Ahora bien, si el miedo es la emoción que se ha elegido potenciar, si forma parte de una estrategia destinada a enfrentar precisamente a estas fuerzas reaccionarias, entonces estamos hablando de un problema aún mayor. El miedo, siendo como es una emoción primaria, es una reacción desesperada, de pura supervivencia. Es el último recurso, la última opción, cuando no hay más margen de maniobra. ¿Realmente nos ha llevado Vox a una situación tan crítica en tan sólo once meses? ¿Tan débil era (y es) nuestra posición? ¿Tan fuerte es la suya? Responder a esta irrupción de la extrema derecha con miedo supone dar una preocupante – y, lo que es peor, falsa – imagen de debilidad. La izquierda sigue teniendo capital político y fuerza social no sólo para frenar a la extrema derecha, sino para imponer su propio programa. Sólo tiene sentido ceder la iniciativa y adoptar una posición defensiva cuando no se tiene confianza en las fuerzas propias, o capacidad para hacer uso de las mismas. En ambos casos, se trataría de un problema político que ya va siendo hora de afrontar.

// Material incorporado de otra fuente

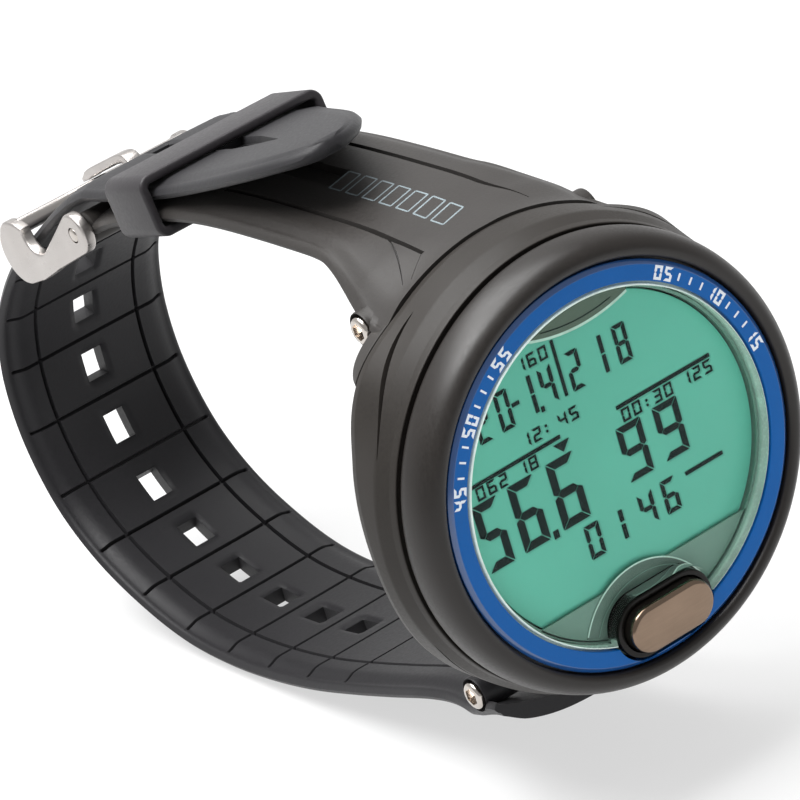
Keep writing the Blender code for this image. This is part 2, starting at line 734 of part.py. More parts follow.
def flare(length, base):
    """Half width of a strap near its lug."""
    return base + (STRAP_FLARE_HALF_WIDTH - base) * (1 - smooth_step(length / 22)) ** 1.3


def make_short_strap(materials):
    line = curve_through(SHORT_STRAP_PATH)
    keeper_at = line.nearest(KEEPER_CENTRE)

    def thickness(length):
        near_keeper = smooth_step((length - keeper_at + 16) / 8)
        near_lug = 1 - smooth_step((length - 6) / 8)
        full = STRAP_THICKNESS + (KEEPER_ZONE_THICKNESS - STRAP_THICKNESS) * near_keeper
        return full + (ROOT_THICKNESS - STRAP_THICKNESS) * near_lug

    def crown(length):
        return 0.5 + 4.6 * (1 - smooth_step(length / 18))

    def half_width(length):
        return flare(length, STRAP_END_HALF_WIDTH + 0.2)

    stations = [line.total * step / 26 for step in range(27)]
    strap = strap_body(
        "strap_short", line, stations, 1, half_width, thickness, crown, materials["strap"],
    )
    join(strap, *knuckle_boxes(1))
    end_x = STRAP_END_HALF_WIDTH
    join(strap, rod("strap_eye", [(-end_x, EYE_RADIUS), (end_x, EYE_RADIUS)], *BUCKLE_PIVOT))
    cut(strap, *pin_bores(1))
    bore_radius = BUCKLE_PIN_RADIUS + 0.2
    cut(strap, rod("buckle_bore", [(-20, bore_radius), (20, bore_radius)], *BUCKLE_PIVOT))
    pivot_depth, pivot_z = BUCKLE_PIVOT
    slot = [
        (pivot_depth - 4.0, pivot_z - 5.0), (pivot_depth + 6.0, pivot_z - 5.0),
        (pivot_depth + 6.0, pivot_z + 5.0), (pivot_depth - 4.0, pivot_z + 5.0),
    ]
    cut(strap, side_plate("tongue_slot", slot, -TONGUE_HALF_WIDTH - GAP, TONGUE_HALF_WIDTH + GAP))
    return strap


def make_long_strap(materials):
    line = curve_through(LONG_STRAP_PATH)
    tongue_hole = line.nearest(TONGUE_HOLE)
    holes = [tongue_hole + HOLE_PITCH * number for number in range(-HOLES_TO_LUG, HOLES_TO_TIP + 1)]
    keeper_at = line.nearest(KEEPER_CENTRE)
    tip_start = line.total - TIP_LENGTH
    narrowing = line.nearest(NARROWING_POINT)

    def thickness(length):
        near_keeper = smooth_step((length - keeper_at + 50) / 10)
        near_lug = 1 - smooth_step((length - 6) / 8)
        full = STRAP_THICKNESS + (KEEPER_ZONE_THICKNESS - STRAP_THICKNESS) * near_keeper
        return full + (ROOT_THICKNESS - STRAP_THICKNESS) * near_lug

    def crown(length):
        return 0.2 + 3.8 * (1 - smooth_step(length / 13))

    def half_width(length):
        if length > tip_start:
            share = (length - tip_start) / (TIP_LENGTH + 0.4)
            return STRAP_END_HALF_WIDTH * (1 - TIP_TAPER * share) * math.sqrt(1 - share**5)
        narrower = smooth_step((length - narrowing) / (tongue_hole - narrowing))
        return flare(length, STRAP_HALF_WIDTH + (STRAP_END_HALF_WIDTH - STRAP_HALF_WIDTH) * narrower)

    def lean(length):
        return -TIP_LEAN * max(0.0, length - tip_start)

    edges = []
    for hole in holes:
        edges += [hole - HOLE_LENGTH / 2, hole + HOLE_LENGTH / 2]
    stations = [edges[0] * step / 10 for step in range(10)] + edges[:1]
    for before, after in zip(edges, edges[1:]):
        parts = 1 if after - before < HOLE_LENGTH + 0.01 else 2
        stations += [before + (after - before) * step / parts for step in range(1, parts + 1)]
    rest = line.total - edges[-1]
    stations += [edges[-1] + rest * math.sin(math.pi / 2 * step / 12) for step in range(1, 13)]
    strap = strap_body(
        "strap_long", line, stations, -1, half_width, thickness, crown, materials["strap"], lean, holes,
    )
    join(strap, *knuckle_boxes(-1))
    cut(strap, *pin_bores(-1))
    return strap


# Buckle and keeper

def buckle_arm_outline():
    """Side view of one buckle arm: a lobe at the pivot, a deep bend, and a horn that carries the bar."""
    lobe = arc(BUCKLE_PIVOT, 2.9, 50, 235, 8)
    lower = [(99.5, 14.2), (104.0, 12.0)] + arc((108.7, 15.2), 4.5, 250, 380, 7)
    horn = [(112.2, 18.0), (110.9, 19.3), (109.3, 19.8), (107.4, 19.7)]
    throat = arc((102.9, 19.3), 3.1, 0, -130, 7)
    return lobe + lower + horn + throat


def make_buckle(materials):
    depth, z = BUCKLE_PIVOT
    ends = (BUCKLE_INNER_HALF_WIDTH, BUCKLE_OUTER_HALF_WIDTH)
    arms = [side_plate("buckle_frame", buckle_arm_outline(), *ends, materials["steel"])]
    arms.append(side_plate("buckle_far_arm", buckle_arm_outline(), -ends[1], -ends[0]))
    frame = arms[0]
    bar_depth, bar_z = BUCKLE_BAR
    lean = math.radians(-30)
    bar = []
    for u, v in rounded_box(1.7, 1.0, 0.6, 2):
        bar_point = Vector((u, v))
        bar_point.rotate(Matrix.Rotation(lean, 2))
        bar.append((bar_depth + bar_point.x, bar_z + bar_point.y))
    bar_plate = side_plate("buckle_bar", bar, -ends[0] - 0.5, ends[0] + 0.5)
    join(frame, bar_plate, arms[1])
    cut(frame, rod("arm_bore", [(-20, BUCKLE_PIN_RADIUS + 0.1), (20, BUCKLE_PIN_RADIUS + 0.1)], depth, z))
    pin = rod(
        "buckle_pin",
        [(-BUCKLE_OUTER_HALF_WIDTH - 0.2, 0.8), (-BUCKLE_OUTER_HALF_WIDTH, BUCKLE_PIN_RADIUS),
         (BUCKLE_OUTER_HALF_WIDTH, BUCKLE_PIN_RADIUS), (BUCKLE_OUTER_HALF_WIDTH + 0.2, 0.8)],
        depth, z, materials["steel"],
    )
    tongue = side_plate(
        "buckle_tongue", tongue_outline(), -TONGUE_HALF_WIDTH, TONGUE_HALF_WIDTH, materials["steel"],
    )
    cut(tongue, rod("tongue_eye", [(-5, BUCKLE_PIN_RADIUS + 0.15), (5, BUCKLE_PIN_RADIUS + 0.15)], depth, z))
    for piece in (frame, tongue, pin):
        set_origin(piece, place(0, depth, z))


def tongue_outline():
    """Side view of the tongue: an eye on the pin, up through a strap hole, then over the outer bar."""
    middle = [BUCKLE_PIVOT, (93.6, 20.7), (95.4, 21.3), (96.6, 22.9), (98.0, 24.4), (100.2, 24.1),
              (103.8, 22.7), (109.0, 20.6), (111.6, 19.1)]
    half = 0.65
    left, right = [], []
    for index, (u, v) in enumerate(middle):
        before = middle[max(index - 1, 0)]
        after = middle[min(index + 1, len(middle) - 1)]
        span = math.dist(before, after)
        normal = (-(after[1] - before[1]) / span, (after[0] - before[0]) / span)
        if index:
            left.append((u + normal[0] * half, v + normal[1] * half))
            right.append((u - normal[0] * half, v - normal[1] * half))
    eye = arc(BUCKLE_PIVOT, 2.0, -25, -335, 12)
    return eye + left + list(reversed(right))


def make_keeper(materials):
    depth, z = KEEPER_CENTRE
    stack = KEEPER_ZONE_THICKNESS + 0.65
    window = STRAP_END_HALF_WIDTH + GAP + 0.2
    outer = rounded_box(window + KEEPER_WALL, stack + KEEPER_WALL, 1.6)
    inner = rounded_box(window, stack, 0.6)
    along = (1 / math.hypot(1, KEEPER_SLOPE), KEEPER_SLOPE / math.hypot(1, KEEPER_SLOPE))

    def to_point(u, v, level):
        return place(u, depth + along[0] * level - along[1] * v, z + along[1] * level + along[0] * v)

    half = KEEPER_LENGTH / 2
    keeper = extruded("keeper", outer, -half, half, to_point, materials["strap"])
    cut(keeper, extruded("keeper_window", inner, -half - 1, half + 1, to_point))
    set_origin(keeper, place(0, depth, z))


def build():
    clear_scene()
    materials = make_materials()
    make_case(materials)
    make_front(materials)
    make_electronics(materials)
    make_button(materials)
    make_back(materials)
    make_pins(materials)
    make_short_strap(materials)
    make_long_strap(materials)
    make_buckle(materials)
    make_keeper(materials)


build()
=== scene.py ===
"""The looks of the wrist dive computer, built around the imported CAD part.

Sizes are in millimetres in the part's design frame: depth is measured from the face of the colour ring
towards the wrist, x runs to 3 o'clock and z to 12 o'clock. place() turns that into the row frame.
"""

import json
import math

import bmesh
import bpy
from mathutils import Matrix, Vector


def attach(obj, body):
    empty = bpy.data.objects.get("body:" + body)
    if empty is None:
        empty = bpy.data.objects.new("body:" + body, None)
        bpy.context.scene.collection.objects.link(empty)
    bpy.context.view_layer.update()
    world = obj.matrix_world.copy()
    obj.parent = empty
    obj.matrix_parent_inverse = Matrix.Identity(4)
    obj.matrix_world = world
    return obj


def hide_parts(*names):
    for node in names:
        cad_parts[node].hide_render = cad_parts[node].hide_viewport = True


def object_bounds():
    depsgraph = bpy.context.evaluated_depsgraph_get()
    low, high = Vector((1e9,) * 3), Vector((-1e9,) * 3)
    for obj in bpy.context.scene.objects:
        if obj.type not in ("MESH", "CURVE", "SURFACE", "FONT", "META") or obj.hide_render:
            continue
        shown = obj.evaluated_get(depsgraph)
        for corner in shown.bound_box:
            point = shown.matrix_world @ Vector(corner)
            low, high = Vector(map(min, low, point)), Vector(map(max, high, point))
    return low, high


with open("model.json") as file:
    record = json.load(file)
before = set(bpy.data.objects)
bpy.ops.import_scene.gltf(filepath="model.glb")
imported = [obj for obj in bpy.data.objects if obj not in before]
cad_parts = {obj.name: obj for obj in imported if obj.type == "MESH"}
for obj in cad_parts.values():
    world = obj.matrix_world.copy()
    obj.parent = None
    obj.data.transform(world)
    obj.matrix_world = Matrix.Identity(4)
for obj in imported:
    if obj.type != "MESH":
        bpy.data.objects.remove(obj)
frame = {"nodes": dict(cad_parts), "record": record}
cad_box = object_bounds()

bpy.context.scene.view_settings.view_transform = "Standard"

MM = 0.001
CASE_DEPTH = 20.5
BACK_Z = -2.2
ROUND = 256
MASK_RADIUS = 21.5
ARCH_RADIUS = 21.3
SCREW_RING = 19.1
SENSOR_RING = 14.9
TIP_LENGTH = 33.5
BUTTON_Z = -20.0
BUTTON_HALF = (6.3, 3.0)
PIN_DEPTH = 19.5
PIN_REACH = 25.2
LCD_DEPTH = 2.2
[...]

Y es que, más aún, el miedo es en esencia una relación de poder: aquello a lo que tenemos miedo tiene poder sobre nosotros, porque nos está empujando a una situación crítica, obligándonos a luchar en sus términos… o a huir. De entre todas las emociones a las que se puede recurrir para afrontar la irrupción de la extrema derecha, el miedo es la última que deberíamos emplear. Y, sin embargo, nos ha faltado tiempo para lanzar alertas, encender alarmas y anticipar la catástrofe: es sólo una muestra más del retroceso de una izquierda acomodada que ha vivido demasiado tiempo de las rentas y que, ahora que empiezan a acabarse, no sabe muy bien como reaccionar.